### Task to carry out
Quote verbatim the span of lines that begins the listing below and closes with the line containing "bpy.context.scene.camera = camera".

++++ Supplied information ++++

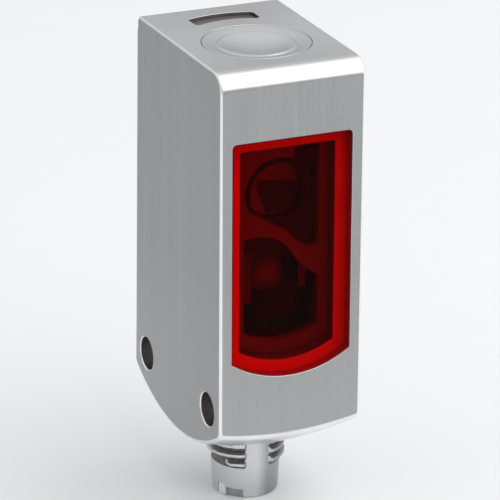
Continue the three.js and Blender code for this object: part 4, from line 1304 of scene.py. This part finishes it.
def add_camera():
    data = bpy.data.cameras.new("camera")
    data.lens = CAMERA_LENS
    data.clip_start = 0.01
    camera = bpy.data.objects.new("camera", data)
    bpy.context.scene.collection.objects.link(camera)
    back = direction_from(CAMERA_AZIMUTH, CAMERA_ELEVATION)
    level = back.to_track_quat("Z", "Y").to_matrix()
    turned = level @ Matrix.Rotation(math.radians(CAMERA_ROLL), 3, "Z")
    aim = object_middle + turned @ Vector((AIM_RIGHT, AIM_UP, 0))
    camera.location = aim + back * CAMERA_DISTANCE
    camera.rotation_euler = turned.to_euler()
    bpy.context.scene.camera = camera


def add_light(name, azimuth, elevation, distance, size, power):
    data = bpy.data.lights.new(name, "AREA")
    data.shape = "RECTANGLE"
    data.size = size
    data.size_y = size
    data.energy = power
    lamp = bpy.data.objects.new(name, data)
    bpy.context.scene.collection.objects.link(lamp)
    back = direction_from(azimuth, elevation)
    lamp.location = object_middle + back * distance
    lamp.rotation_euler = back.to_track_quat("Z", "Y").to_euler()


def add_floor():
    size = 4
    low = plug_low.z
    bm = bmesh.new()
    corners = rectangle(-size, size, -size, size)
    bm.faces.new([bm.verts.new((x, y, low)) for x, y in corners])
    paint = plastic("floor_paint", (0.84, 0.845, 0.85), (0.86, 0.865, 0.87), 0.8)
    floor = finished("floor", bm, paint)


HORIZON_LIGHT = (0.40, 0.405, 0.41)
OVERHEAD_LIGHT = (0.88, 0.885, 0.89)


def add_world():
    """A plain room, dimmer at the horizon than overhead."""
    world = bpy.data.worlds.new("studio")
    world.use_nodes = True
    tree = world.node_tree
    background = tree.nodes["Background"]
    place = tree.nodes.new("ShaderNodeTexCoord")
    split = tree.nodes.new("ShaderNodeSeparateXYZ")
    tree.links.new(place.outputs["Generated"], split.inputs[0])
    height = ranged(tree, split.outputs["Z"], 0, 0.65)
    feed(tree, mixed(tree, height, HORIZON_LIGHT, OVERHEAD_LIGHT), background.inputs["Color"])
    bpy.context.scene.world = world


add_camera()
add_light("key", 45, 42, 0.6, 0.9, 2.8)
add_floor()
add_world()
bpy.context.scene.view_settings.view_transform = "Standard"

++++

### Output of the exercise
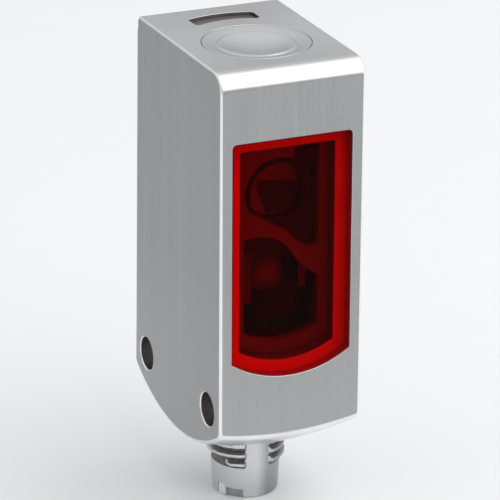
Continue the three.js and Blender code for this object: part 4, from line 1304 of scene.py. This part finishes it.
def add_camera():
    data = bpy.data.cameras.new("camera")
    data.lens = CAMERA_LENS
    data.clip_start = 0.01
    camera = bpy.data.objects.new("camera", data)
    bpy.context.scene.collection.objects.link(camera)
    back = direction_from(CAMERA_AZIMUTH, CAMERA_ELEVATION)
    level = back.to_track_quat("Z", "Y").to_matrix()
    turned = level @ Matrix.Rotation(math.radians(CAMERA_ROLL), 3, "Z")
    aim = object_middle + turned @ Vector((AIM_RIGHT, AIM_UP, 0))
    camera.location = aim + back * CAMERA_DISTANCE
    camera.rotation_euler = turned.to_euler()
    bpy.context.scene.camera = camera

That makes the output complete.